Search and Seizure — search warrants – execution — liability

A county is liable for, in the course of executing a search warrant, permitting animal rights activists to damage property.

“We have no basis for disturbing either the jury’s finding of negligence or its finding that the search was unreasonable. The search warrant was valid, but the conduct of the search unreasonable, making the search unreasonable within the meaning of the Fourth Amendment. See United States v. Ramirez, 523 U.S. 65, 71 (1998); Tarpley v. Greene, 684 F.2d 1, 8–9 (D.C. Cir. 1982). Police can’t be permitted, merely by virtue of having obtained a search warrant, to allow an untrained, unsupervised mob (however well-intentioned, as we may assume the animal-rights activists who conducted the search to have been) to conduct a search likely to result in gratuitous destruction of private property because of the mob’s lack of training and supervision. What the police could not have done lawfully had they conducted the search themselves they could not authorize private persons to do in their stead. Blum v. Yaretsky, 457 U.S. 991, 1003–05 (1982); United States v. Shahid, 117 F.3d 322, 325, 327–28 (7th Cir. 1997); United States v. Feffer, 831 F.2d 734, 737 (7th Cir. 1987); United States v. Momoh, 427 F.3d 137, 140–41 (1st Cir. 2005); United States v.
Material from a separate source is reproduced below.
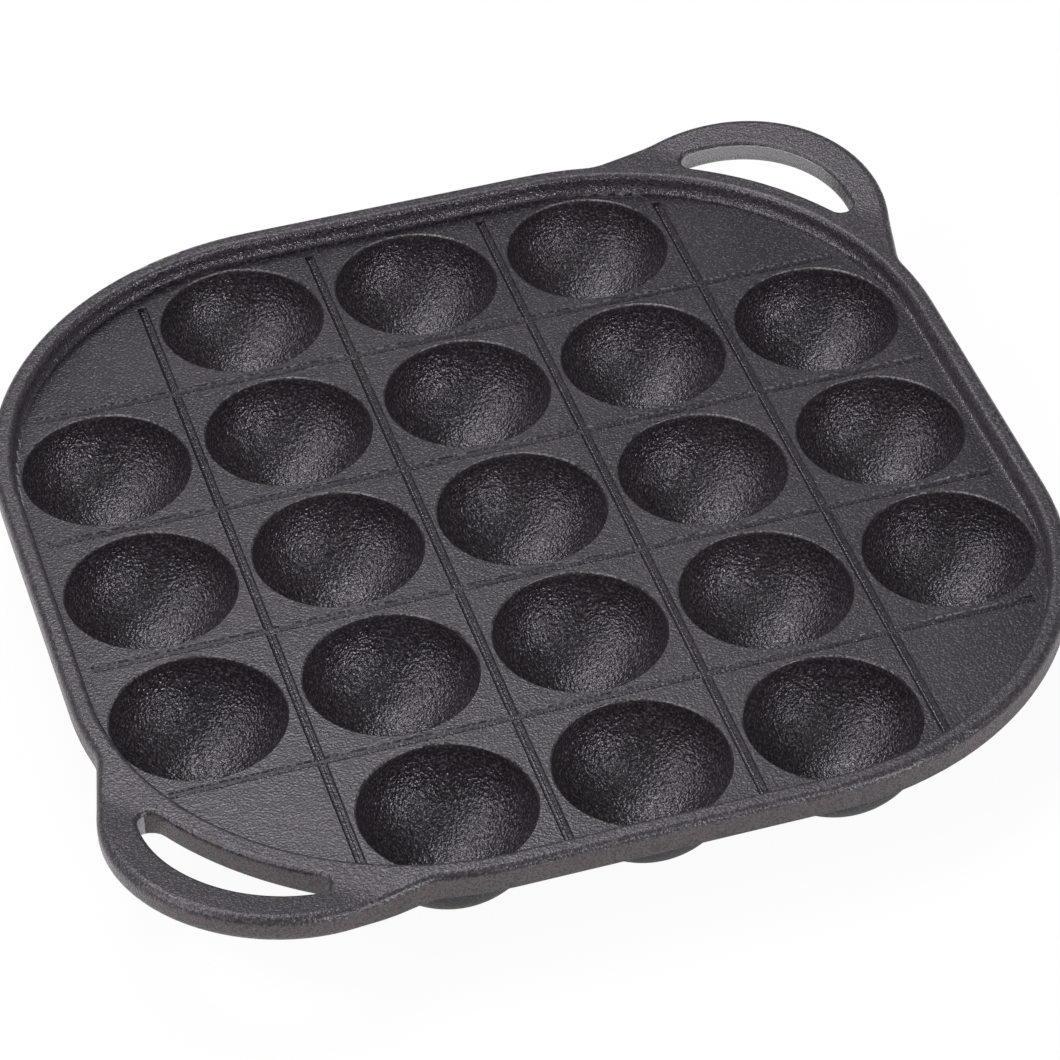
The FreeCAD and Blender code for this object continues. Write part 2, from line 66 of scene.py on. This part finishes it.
@dataclass(frozen=True)
class PanSizes:
    """The casting's sizes that its finish follows, in millimetres."""

    pitch: float = 45.0
    deck_level: float = 22.1
    rim_level: float = 28.0
    corner_middle: float = 36.5
    tray_reach: float = 78.5
    slot_middle: float = 80.6
    slot_radius: float = 31.3


PAN = PanSizes()


class Web:
    """A node tree, with short calls that add nodes and join them."""

    noise_roughness = 0.55

    def __init__(self, tree: bpy.types.NodeTree) -> None:
        """Take over a node tree.

        Args:
            tree: The tree that later calls add to.
        """
        self.tree = tree

    def plug(self, socket: bpy.types.NodeSocket, value: object) -> None:
        """Give an input socket a value or a link.

        Args:
            socket: The input socket.
            value: A number, a colour or an output socket.
        """
        if isinstance(value, bpy.types.NodeSocket):
            self.tree.links.new(value, socket)
        else:
            socket.default_value = value

    def node(self, kind: str, **settings: object) -> bpy.types.Node:
        """Add a node.

        Args:
            kind: The node's Blender type name, without the ShaderNode in front.
            settings: Properties of the node to set.

        Returns:
            The new node.
        """
        made = self.tree.nodes.new(f"ShaderNode{kind}")
        for name, value in settings.items():
            setattr(made, name, value)
        return made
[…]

Parker, 32 F.3d 395, 398–99 (8th Cir. 1994). Police cannot hire the Hell’s Angels to conduct highway patrol and, though failing to train or supervise them, shuck off responsibility when one of the Angels beats a speeder into a bloody pulp with a tire iron.”

Affirmed.

13-3603 & 13-3700 Petkus v. Richland County

Appeal from the United States District Court for the Western District of Wisconsin, Conley, J., Posner, J.